Leyland cypress trees are great if you want a fast-growing screen. They can be shaped into an excellent hedge, or used to protect your property from the wind or curious eyes. They also make ideal specimens thanks to their impressive appearance. Maybe best of all is that they’re easy trees to care for, and as long as you find the right spot for them they can shrug off most pests and diseases, and keep growing with the minimum of work from you.
Where extra work is needed it’s likely to be pruning. These are famously vigorous trees and their growth rate in good conditions is nothing short of amazing. That’s a big part of their popularity – if you want a windbreak or high hedge you won’t have to wait decades for it to grow – but it does mean they often need cutting back to prevent them escaping from the space you want them in and taking over your whole property. Here’s a guide on how to prune Leyland cypress effectively.
If you leave a Leyland cypress unpruned what you’ll get is a tall, pyramidal tree with a fairly broad base. Start training it early, however, and its final shape is surprisingly flexible. The best time to prune is in early spring, before the annual growth spurt begins. This also gives you the chance to sort out any winter damage. The dense foliage of a leylandii can collect a lot of snow and ice, so broken branches aren’t unheard of. If you feel like doing some more light shaping any time through to about mid-summer, though, go ahead. The most important thing is to not work on the tree any later than that. Pruning stimulates new growth, and any that begins in late summer or fall will probably be too fragile to survive when winter comes.
In most cases a Leyland cypress will do better with a single, vertical trunk, so any extra main stems should be cut away at planting time.

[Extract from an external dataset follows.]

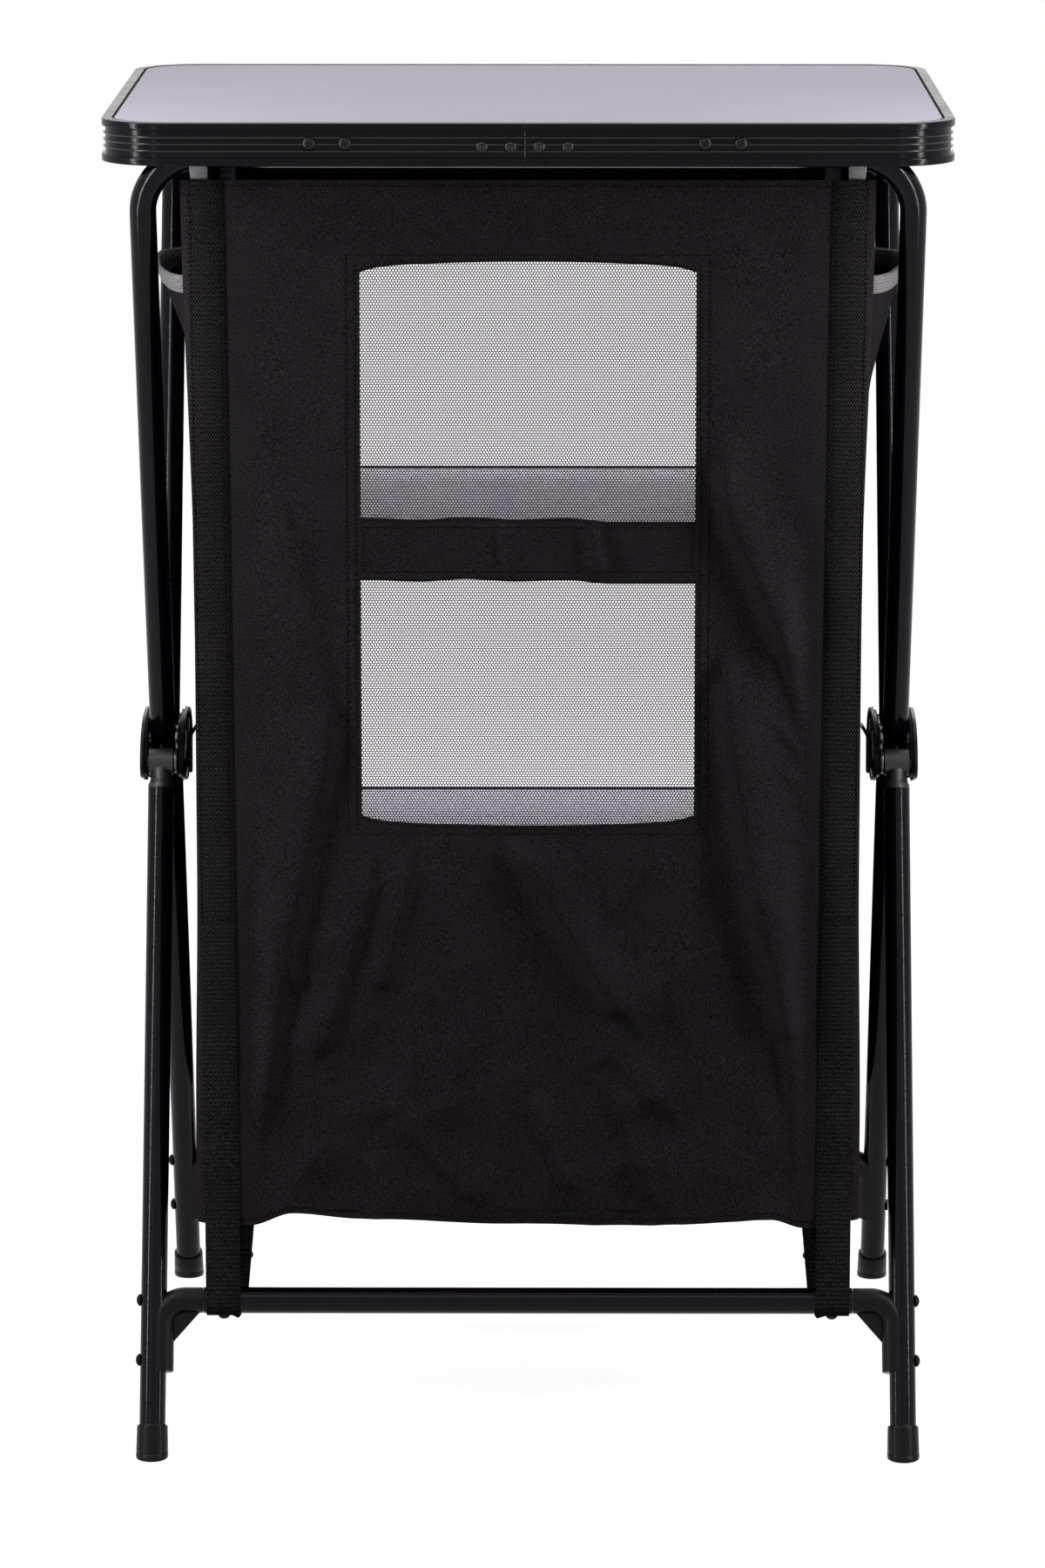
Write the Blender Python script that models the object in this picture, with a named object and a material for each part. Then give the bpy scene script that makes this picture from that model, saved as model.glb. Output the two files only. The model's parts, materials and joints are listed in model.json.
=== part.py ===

To control overall growth cut side branches back by about a third and trim the top to the height you’re looking for. If you’re creating a hedge or windbreak you can cut back a whole face of the row as much as two or three times in one pruning season, which will encourage it into producing a dense and fairly flat wall of foliage. By leaving the sides of the trees that face each other uncut you’ll also encourage them to grow together and form an uninterrupted screen.

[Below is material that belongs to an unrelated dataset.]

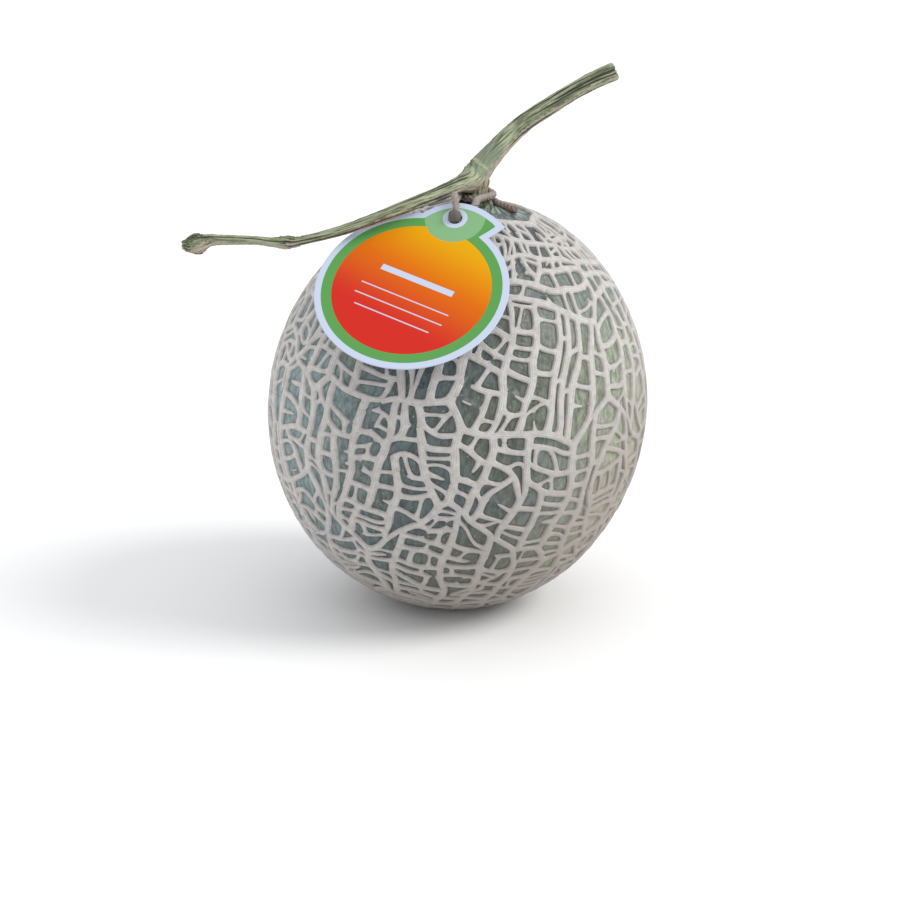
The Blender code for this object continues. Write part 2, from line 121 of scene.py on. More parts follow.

Leyland cypress are among the more robust trees and they don’t usually suffer much from disease. They can be affected by canker though, and if this happens it’s important to prune the affected areas as soon as possible. This is one of the few times when you should ignore the normal rules on when to prune; some kinds of canker can spread through airborne spores, so the longer you leave it the more chance it’ll infect the trunk – in the worst case you can lose the tree. Protect your cypress by making a cut several inches down from the affected area, the burning the debris immediately.
A Leyland cypress is a rewarding tree, especially for the minimum effort needed to grow one. Pruning is probably the biggest task you’ll face, unless you have enough room to let it grow to its full towering size, so just follow these simple tips and you shouldn’t have any problems.